In 2007, Mr. Donath started TD&M with a two-axis manual machine in his garage. He began taking on work part time as it suited his availability, with the long-term goal of becoming his own boss. When he was laid off from his full-time job at the end of 2008, he needed to quickly grow his business to support his family. This was challenging, however, as his fledgling job shop did not have the resources to hire a sales staff, and he did not have the desire to compete for local work. “Shop owners do not take kindly to other shops trying to solicit their customers,” he says. “I didn’t want to get involved in this competitive environment, so I decided to seek work from outside the area.”

To remedy this, he searched the term “outsourced machine parts” on the internet and found MFG.com, an online manufacturing marketplace designed to bring together buyers and sellers from across the globe. Mr. Donath subscribed TD&M to the platform as a supplier and created a profile, specifying processes and geographic regions with which his company could work.

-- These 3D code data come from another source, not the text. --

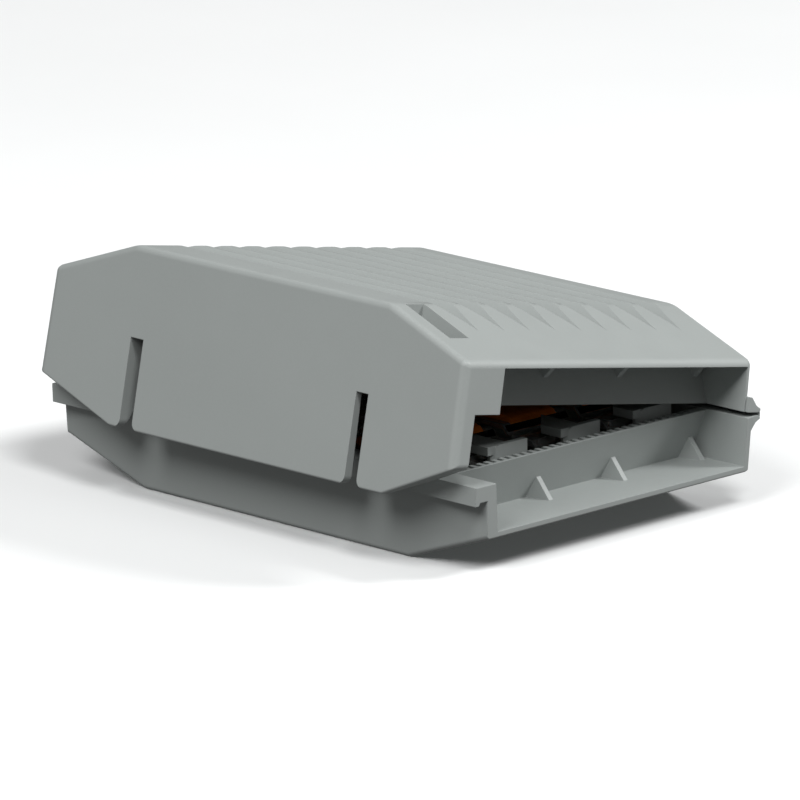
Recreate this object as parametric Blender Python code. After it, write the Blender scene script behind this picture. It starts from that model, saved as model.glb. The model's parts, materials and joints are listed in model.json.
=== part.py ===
"""Grey two-half gel splice box, standing slightly ajar, with three inline lever connectors inside.

Metres, +Z up, origin in the middle of the flat base.  X runs from the latch side to the hinge
side, Y from the front cable mouth to the rear one.  Dimensions below are in millimetres, measured
from the lower half's front left corner, and each object's location brings them to the origin.
Lid parts are drawn closed and hang from an empty on the hinge line, which is turned ajar.
"""
import math

import bmesh
import bpy
from mathutils import Matrix, Vector

MM = 0.001

# ---- both halves --------------------------------------------------------------------------
WIDTH = 34.0            # lower half, outside, without the latch flange
LENGTH = 53.7           # lower half, front to rear
PART_Z = 8.5            # parting plane
PART_GAP = 0.1          # each half stops this far short of the parting plane
DRAFT = 0.0457          # lower half: wall lean per unit of height
LID_DRAFT = 0.0247      # the same for the lid
SKIN = 0.8              # floor and bulkhead thickness
WALL_LEFT = 1.1
LEFT_TAPER = 0.09       # the lower left wall thickens towards its foot
WALL_RIGHT = 0.62
EDGE_ROUND = 0.45

# ---- lower half -----------------------------------------------------------------------------
SLOPE_RUN = 10.1        # length of the sloped ends of the base
SLOPE_RISE = 3.44       # height where the end slopes meet the end faces
HOOD_FLOOR = 3.95       # level of the cable mouth's floor
BULK_TOP_Y = 5.07       # front face of the bulkhead at its top
BULK_LEAN = 0.37        # the bulkhead leans forward this much per unit of height
BULK_TOP_Z = 8.33
COMB_DEEP = 1.15        # thickness of the comb along Y
COMB_LIP = 0.32         # unslotted front skin of the comb
COMB_PITCH = 0.93
COMB_SLOT = 0.46
COMB_CUT = 1.3          # slot depth
FLANGE_OUT = 1.40
FLANGE_THICK = 1.42
FLANGE_LIP = 0.28
FLANGE_LIP_WIDE = 0.55

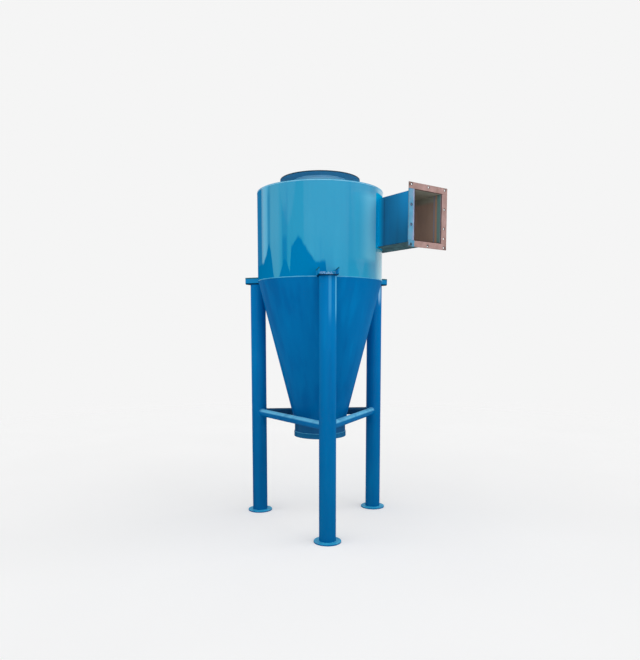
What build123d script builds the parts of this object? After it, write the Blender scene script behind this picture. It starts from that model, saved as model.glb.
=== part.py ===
from build123d import *
import os
from math import cos, radians, sin, sqrt

# Cyclone separator on three pipe legs. Lengths are in mm and angles in degrees.
# The vessel's axis is Z, the floor is z = 0 and the gas inlet faces +X.

# Vessel
body_radius = 450
body_height = 620
seam_height = 1770
cone_height = 1028
vessel_wall = 4
roof_thickness = 6

# Dust outlet below the cone
dust_pipe_radius = 188
dust_pipe_length = 104
collar_height = 36
collar_thickness = 4

# Gas outlet through the roof
outlet_radius = 190
outlet_wall = 4
outlet_rise = 96
finder_depth = 460
outlet_flange_radius = 285
outlet_flange_thickness = 8
outlet_bolt_circle_radius = 270
outlet_bolt_count = 12
outlet_bolt_hole_radius = 7

# Gas inlet, a rectangular duct whose outer wall is tangent to the body
duct_width = 250
duct_height = 323
duct_wall = 4
duct_rise = 222
duct_reach = 755
duct_lap = 20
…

On the other end of the platform, buyers upload requests for quotes (RFQs), including all relevant engineering drawings, which are reviewed by MFG.com staff to ensure completeness and accuracy.

Mr. Donath can filter RFQs using categories such as materials, part size and run size to find jobs on which to bid. With parameters in place, the platform sends him email notifications when RFQs match those specifications. Mr. Donath uses the platform to bid on jobs, and the buyer can either award the job via the platform or offline. Suppliers and buyers, like Mr. Donath and some of his clients, often work outside the platform to reach a deal. “Once I do a job and they like it, we deal offline,” he says.

The platform offers a rating system for both types of users to assist buyers in selecting suppliers and help suppliers decide with whom to work. It also provides suppliers with other data on buyers, including the number of RFQs posted in the last two years, the percentage of bids awarded on the platform, the total dollars awarded over the last two years and the average dollar value of each award.

Although he is not competing for local work, one of the major benefits of this global platform for Mr. Donath is that it provides a much larger pool of potential customers. According to MFG.com, more than 2,000 buyers sourced more than 9,000 parts on the platform in 2016. “Using MFG.com is like having a salesperson on staff working for you 24/7. Every day, it identifies work for my consideration and allows me to bid on those jobs that match our skill sets,” Mr. Donath says.

Another advantage is that he can use it as he needs it. “If I get busy and don’t need new work, I won’t look at MFG.com for a while,” he says. “I don’t have to constantly quote all the time. But, if I see a drop in work, I get back on and pick up another customer.”

Mr. Donath says the investment he made in the subscription paid off as he landed reliable clients. “They didn’t care that I was working out of my garage, as long as the parts were good,” he says. Since landing its first two customers on MFG.com, TD&M has grown from a one-man, one-machine operation in a garage to a business with the equivalent of five and a half full-time employees running six CNC machines in a 1,000-sqaure-foot facility. Most of the company’s business is job-shop-type work, with one-time projects commonly consisting of one to five parts. “We basically do whatever comes in the door,” he says. For example, TD&M makes small aluminum pieces for a company that manufactures and sells splicing, stripping and cleaning machines for the fiber-optics sector. It also machines parts for a road-construction company that builds scrapers to retrofit with articulating trackers.

Most of his experiences working with buyers have been positive, Mr. Donath says, and some have been memorable. For instance, he saw parts up for bid from the Massachusetts Institute of Technology. “I was a bit skeptical, but submitted a quote nonetheless,” he says. Eventually, a student called to discuss the parts, which were necessary for a robot for the television show “BattleBots,” in which competitors build robots and fight them in an elimination tournament. “MIT sent me pictures showing me the location of the parts I machined,” he says. “It was pretty exciting.”

According to Mr. Donath’s estimates, he has gotten more than 100 jobs from the platform. Many have become repeat customers who now work with him outside of the platform. He estimates that 75 percent of the company’s existing customers came from MFG.com, and four or five make up most of the revenue.

He says that he plans to continue using MFG.com to find more long-term customers. He also recognizes that the industry can be unpredictable, a lesson he learned when one of his first clients took its work in house. “You never know what life holds,” he says, “but I know I can always count on MFG.com for the work my shop needs.”